Object modeling scripts:
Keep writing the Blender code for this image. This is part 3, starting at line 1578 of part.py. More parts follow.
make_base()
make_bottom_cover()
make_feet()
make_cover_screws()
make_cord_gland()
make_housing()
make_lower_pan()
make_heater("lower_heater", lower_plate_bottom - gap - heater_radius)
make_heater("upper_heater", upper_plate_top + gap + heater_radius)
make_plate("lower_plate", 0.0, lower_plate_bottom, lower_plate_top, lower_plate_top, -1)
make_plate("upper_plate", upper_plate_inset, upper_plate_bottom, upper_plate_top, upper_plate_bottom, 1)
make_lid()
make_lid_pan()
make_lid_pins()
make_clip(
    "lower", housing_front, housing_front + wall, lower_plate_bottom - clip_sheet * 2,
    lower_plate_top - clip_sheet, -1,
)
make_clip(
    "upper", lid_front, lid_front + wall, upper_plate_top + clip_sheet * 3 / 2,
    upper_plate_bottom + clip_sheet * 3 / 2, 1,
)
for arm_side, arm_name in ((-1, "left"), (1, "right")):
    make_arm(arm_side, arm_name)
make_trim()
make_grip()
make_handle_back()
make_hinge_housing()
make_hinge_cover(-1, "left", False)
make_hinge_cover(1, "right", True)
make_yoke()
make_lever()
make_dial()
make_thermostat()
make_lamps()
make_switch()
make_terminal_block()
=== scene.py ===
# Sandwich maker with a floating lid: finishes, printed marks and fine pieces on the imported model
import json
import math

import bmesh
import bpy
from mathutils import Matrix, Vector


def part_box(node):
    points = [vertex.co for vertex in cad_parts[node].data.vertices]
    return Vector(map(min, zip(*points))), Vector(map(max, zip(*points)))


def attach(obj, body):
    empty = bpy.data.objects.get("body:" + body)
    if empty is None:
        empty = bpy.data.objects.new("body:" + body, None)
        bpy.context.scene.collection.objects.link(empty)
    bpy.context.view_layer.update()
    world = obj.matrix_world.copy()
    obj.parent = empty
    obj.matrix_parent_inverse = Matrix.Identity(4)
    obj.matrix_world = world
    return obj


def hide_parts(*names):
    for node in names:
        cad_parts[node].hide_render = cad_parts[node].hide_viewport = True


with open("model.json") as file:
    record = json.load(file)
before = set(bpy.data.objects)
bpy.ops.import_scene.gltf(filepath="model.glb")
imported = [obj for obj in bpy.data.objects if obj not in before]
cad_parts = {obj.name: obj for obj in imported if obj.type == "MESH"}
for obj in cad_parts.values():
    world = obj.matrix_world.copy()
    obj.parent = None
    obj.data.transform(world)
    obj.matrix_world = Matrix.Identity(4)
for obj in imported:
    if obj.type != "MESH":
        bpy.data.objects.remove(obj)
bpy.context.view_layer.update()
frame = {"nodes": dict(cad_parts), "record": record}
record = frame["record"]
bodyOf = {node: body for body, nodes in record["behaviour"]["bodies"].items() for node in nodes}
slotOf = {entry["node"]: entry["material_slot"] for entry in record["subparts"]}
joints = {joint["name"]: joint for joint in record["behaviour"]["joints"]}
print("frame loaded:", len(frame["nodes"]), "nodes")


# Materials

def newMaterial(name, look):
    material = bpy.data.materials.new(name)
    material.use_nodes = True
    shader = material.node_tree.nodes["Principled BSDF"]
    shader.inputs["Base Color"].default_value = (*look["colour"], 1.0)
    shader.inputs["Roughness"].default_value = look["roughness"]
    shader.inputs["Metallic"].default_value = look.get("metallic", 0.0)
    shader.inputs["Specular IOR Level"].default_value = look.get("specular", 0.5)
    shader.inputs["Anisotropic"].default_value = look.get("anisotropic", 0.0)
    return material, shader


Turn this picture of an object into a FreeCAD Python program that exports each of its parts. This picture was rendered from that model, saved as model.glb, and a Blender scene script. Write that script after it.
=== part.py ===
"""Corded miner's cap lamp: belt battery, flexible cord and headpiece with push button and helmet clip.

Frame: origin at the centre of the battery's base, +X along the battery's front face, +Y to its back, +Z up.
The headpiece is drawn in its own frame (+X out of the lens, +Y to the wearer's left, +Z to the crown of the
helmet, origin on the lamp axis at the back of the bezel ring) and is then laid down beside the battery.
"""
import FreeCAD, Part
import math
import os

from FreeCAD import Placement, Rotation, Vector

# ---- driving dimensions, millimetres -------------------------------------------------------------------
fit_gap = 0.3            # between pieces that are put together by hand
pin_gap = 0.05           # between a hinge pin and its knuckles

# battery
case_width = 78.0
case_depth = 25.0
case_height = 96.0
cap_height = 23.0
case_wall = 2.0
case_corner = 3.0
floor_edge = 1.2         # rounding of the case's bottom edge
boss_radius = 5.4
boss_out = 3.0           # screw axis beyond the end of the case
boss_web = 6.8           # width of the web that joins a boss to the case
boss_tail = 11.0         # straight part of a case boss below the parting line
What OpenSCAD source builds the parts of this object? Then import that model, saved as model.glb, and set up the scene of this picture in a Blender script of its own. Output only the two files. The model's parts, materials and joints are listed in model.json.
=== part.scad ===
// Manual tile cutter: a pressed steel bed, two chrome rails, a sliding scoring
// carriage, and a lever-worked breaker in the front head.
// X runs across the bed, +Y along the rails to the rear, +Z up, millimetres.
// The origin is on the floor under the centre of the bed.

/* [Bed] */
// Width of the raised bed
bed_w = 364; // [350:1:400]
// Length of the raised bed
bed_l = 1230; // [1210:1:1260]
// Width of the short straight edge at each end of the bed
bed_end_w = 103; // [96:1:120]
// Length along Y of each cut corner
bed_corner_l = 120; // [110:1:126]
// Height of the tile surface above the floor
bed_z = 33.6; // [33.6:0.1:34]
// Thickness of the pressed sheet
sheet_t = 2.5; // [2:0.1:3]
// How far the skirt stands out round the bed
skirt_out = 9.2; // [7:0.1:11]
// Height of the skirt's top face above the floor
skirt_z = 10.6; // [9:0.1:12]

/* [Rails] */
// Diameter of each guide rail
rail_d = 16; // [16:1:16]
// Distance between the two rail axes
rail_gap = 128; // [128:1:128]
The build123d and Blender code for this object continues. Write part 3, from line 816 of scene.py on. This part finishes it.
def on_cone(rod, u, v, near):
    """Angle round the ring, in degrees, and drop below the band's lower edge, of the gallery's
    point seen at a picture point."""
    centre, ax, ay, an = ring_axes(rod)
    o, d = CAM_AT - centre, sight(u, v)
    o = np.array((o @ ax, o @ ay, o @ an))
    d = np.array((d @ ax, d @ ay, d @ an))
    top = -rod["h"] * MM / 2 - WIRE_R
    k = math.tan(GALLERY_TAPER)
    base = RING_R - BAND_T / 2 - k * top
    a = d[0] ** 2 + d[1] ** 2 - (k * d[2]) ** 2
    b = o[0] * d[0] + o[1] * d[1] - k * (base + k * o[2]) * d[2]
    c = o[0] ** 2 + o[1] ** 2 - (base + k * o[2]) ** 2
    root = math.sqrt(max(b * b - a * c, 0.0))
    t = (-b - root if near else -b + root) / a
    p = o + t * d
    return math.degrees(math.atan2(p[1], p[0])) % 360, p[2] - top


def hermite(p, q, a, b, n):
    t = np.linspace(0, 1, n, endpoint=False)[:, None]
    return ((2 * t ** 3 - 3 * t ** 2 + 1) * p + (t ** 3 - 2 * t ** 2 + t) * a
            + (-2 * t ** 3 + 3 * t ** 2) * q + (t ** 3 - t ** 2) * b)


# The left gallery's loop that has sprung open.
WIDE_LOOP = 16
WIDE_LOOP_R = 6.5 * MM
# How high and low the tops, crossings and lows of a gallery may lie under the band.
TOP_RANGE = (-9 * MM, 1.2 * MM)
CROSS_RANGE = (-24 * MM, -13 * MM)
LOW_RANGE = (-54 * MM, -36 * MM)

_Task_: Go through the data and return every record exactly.

_Answer for this exercise_:
Keep writing the Blender code for this image. This is part 3, starting at line 1578 of part.py. More parts follow.
make_base()
make_bottom_cover()
make_feet()
make_cover_screws()
make_cord_gland()
make_housing()
make_lower_pan()
make_heater("lower_heater", lower_plate_bottom - gap - heater_radius)
make_heater("upper_heater", upper_plate_top + gap + heater_radius)
make_plate("lower_plate", 0.0, lower_plate_bottom, lower_plate_top, lower_plate_top, -1)
make_plate("upper_plate", upper_plate_inset, upper_plate_bottom, upper_plate_top, upper_plate_bottom, 1)
make_lid()
make_lid_pan()
make_lid_pins()
make_clip(
    "lower", housing_front, housing_front + wall, lower_plate_bottom - clip_sheet * 2,
    lower_plate_top - clip_sheet, -1,
)
make_clip(
    "upper", lid_front, lid_front + wall, upper_plate_top + clip_sheet * 3 / 2,
    upper_plate_bottom + clip_sheet * 3 / 2, 1,
)
for arm_side, arm_name in ((-1, "left"), (1, "right")):
    make_arm(arm_side, arm_name)
make_trim()
make_grip()
make_handle_back()
make_hinge_housing()
make_hinge_cover(-1, "left", False)
make_hinge_cover(1, "right", True)
make_yoke()
make_lever()
make_dial()
make_thermostat()
make_lamps()
make_switch()
make_terminal_block()
=== scene.py ===
# Sandwich maker with a floating lid: finishes, printed marks and fine pieces on the imported model
import json
import math

import bmesh
import bpy
from mathutils import Matrix, Vector


def part_box(node):
    points = [vertex.co for vertex in cad_parts[node].data.vertices]
    return Vector(map(min, zip(*points))), Vector(map(max, zip(*points)))


def attach(obj, body):
    empty = bpy.data.objects.get("body:" + body)
    if empty is None:
        empty = bpy.data.objects.new("body:" + body, None)
        bpy.context.scene.collection.objects.link(empty)
    bpy.context.view_layer.update()
    world = obj.matrix_world.copy()
    obj.parent = empty
    obj.matrix_parent_inverse = Matrix.Identity(4)
    obj.matrix_world = world
    return obj


def hide_parts(*names):
    for node in names:
        cad_parts[node].hide_render = cad_parts[node].hide_viewport = True


with open("model.json") as file:
    record = json.load(file)
before = set(bpy.data.objects)
bpy.ops.import_scene.gltf(filepath="model.glb")
imported = [obj for obj in bpy.data.objects if obj not in before]
cad_parts = {obj.name: obj for obj in imported if obj.type == "MESH"}
for obj in cad_parts.values():
    world = obj.matrix_world.copy()
    obj.parent = None
    obj.data.transform(world)
    obj.matrix_world = Matrix.Identity(4)
for obj in imported:
    if obj.type != "MESH":
        bpy.data.objects.remove(obj)
bpy.context.view_layer.update()
frame = {"nodes": dict(cad_parts), "record": record}
record = frame["record"]
bodyOf = {node: body for body, nodes in record["behaviour"]["bodies"].items() for node in nodes}
slotOf = {entry["node"]: entry["material_slot"] for entry in record["subparts"]}
joints = {joint["name"]: joint for joint in record["behaviour"]["joints"]}
print("frame loaded:", len(frame["nodes"]), "nodes")


# Materials

def newMaterial(name, look):
    material = bpy.data.materials.new(name)
    material.use_nodes = True
    shader = material.node_tree.nodes["Principled BSDF"]
    shader.inputs["Base Color"].default_value = (*look["colour"], 1.0)
    shader.inputs["Roughness"].default_value = look["roughness"]
    shader.inputs["Metallic"].default_value = look.get("metallic", 0.0)
    shader.inputs["Specular IOR Level"].default_value = look.get("specular", 0.5)
    shader.inputs["Anisotropic"].default_value = look.get("anisotropic", 0.0)
    return material, shader


Turn this picture of an object into a FreeCAD Python program that exports each of its parts. This picture was rendered from that model, saved as model.glb, and a Blender scene script. Write that script after it.
=== part.py ===
"""Corded miner's cap lamp: belt battery, flexible cord and headpiece with push button and helmet clip.

Frame: origin at the centre of the battery's base, +X along the battery's front face, +Y to its back, +Z up.
The headpiece is drawn in its own frame (+X out of the lens, +Y to the wearer's left, +Z to the crown of the
helmet, origin on the lamp axis at the back of the bezel ring) and is then laid down beside the battery.
"""
import FreeCAD, Part
import math
import os

from FreeCAD import Placement, Rotation, Vector

# ---- driving dimensions, millimetres -------------------------------------------------------------------
fit_gap = 0.3            # between pieces that are put together by hand
pin_gap = 0.05           # between a hinge pin and its knuckles

# battery
case_width = 78.0
case_depth = 25.0
case_height = 96.0
cap_height = 23.0
case_wall = 2.0
case_corner = 3.0
floor_edge = 1.2         # rounding of the case's bottom edge
boss_radius = 5.4
boss_out = 3.0           # screw axis beyond the end of the case
boss_web = 6.8           # width of the web that joins a boss to the case
boss_tail = 11.0         # straight part of a case boss below the parting line
What OpenSCAD source builds the parts of this object? Then import that model, saved as model.glb, and set up the scene of this picture in a Blender script of its own. Output only the two files. The model's parts, materials and joints are listed in model.json.
=== part.scad ===
// Manual tile cutter: a pressed steel bed, two chrome rails, a sliding scoring
// carriage, and a lever-worked breaker in the front head.
// X runs across the bed, +Y along the rails to the rear, +Z up, millimetres.
// The origin is on the floor under the centre of the bed.

/* [Bed] */
// Width of the raised bed
bed_w = 364; // [350:1:400]
// Length of the raised bed
bed_l = 1230; // [1210:1:1260]
// Width of the short straight edge at each end of the bed
bed_end_w = 103; // [96:1:120]
// Length along Y of each cut corner
bed_corner_l = 120; // [110:1:126]
// Height of the tile surface above the floor
bed_z = 33.6; // [33.6:0.1:34]
// Thickness of the pressed sheet
sheet_t = 2.5; // [2:0.1:3]
// How far the skirt stands out round the bed
skirt_out = 9.2; // [7:0.1:11]
// Height of the skirt's top face above the floor
skirt_z = 10.6; // [9:0.1:12]

/* [Rails] */
// Diameter of each guide rail
rail_d = 16; // [16:1:16]
// Distance between the two rail axes
rail_gap = 128; // [128:1:128]
The build123d and Blender code for this object continues. Write part 3, from line 816 of scene.py on. This part finishes it.
def on_cone(rod, u, v, near):
    """Angle round the ring, in degrees, and drop below the band's lower edge, of the gallery's
    point seen at a picture point."""
    centre, ax, ay, an = ring_axes(rod)
    o, d = CAM_AT - centre, sight(u, v)
    o = np.array((o @ ax, o @ ay, o @ an))
    d = np.array((d @ ax, d @ ay, d @ an))
    top = -rod["h"] * MM / 2 - WIRE_R
    k = math.tan(GALLERY_TAPER)
    base = RING_R - BAND_T / 2 - k * top
    a = d[0] ** 2 + d[1] ** 2 - (k * d[2]) ** 2
    b = o[0] * d[0] + o[1] * d[1] - k * (base + k * o[2]) * d[2]
    c = o[0] ** 2 + o[1] ** 2 - (base + k * o[2]) ** 2
    root = math.sqrt(max(b * b - a * c, 0.0))
    t = (-b - root if near else -b + root) / a
    p = o + t * d
    return math.degrees(math.atan2(p[1], p[0])) % 360, p[2] - top


def hermite(p, q, a, b, n):
    t = np.linspace(0, 1, n, endpoint=False)[:, None]
    return ((2 * t ** 3 - 3 * t ** 2 + 1) * p + (t ** 3 - 2 * t ** 2 + t) * a
            + (-2 * t ** 3 + 3 * t ** 2) * q + (t ** 3 - t ** 2) * b)


# The left gallery's loop that has sprung open.
WIDE_LOOP = 16
WIDE_LOOP_R = 6.5 * MM
# How high and low the tops, crossings and lows of a gallery may lie under the band.
TOP_RANGE = (-9 * MM, 1.2 * MM)
CROSS_RANGE = (-24 * MM, -13 * MM)
LOW_RANGE = (-54 * MM, -36 * MM)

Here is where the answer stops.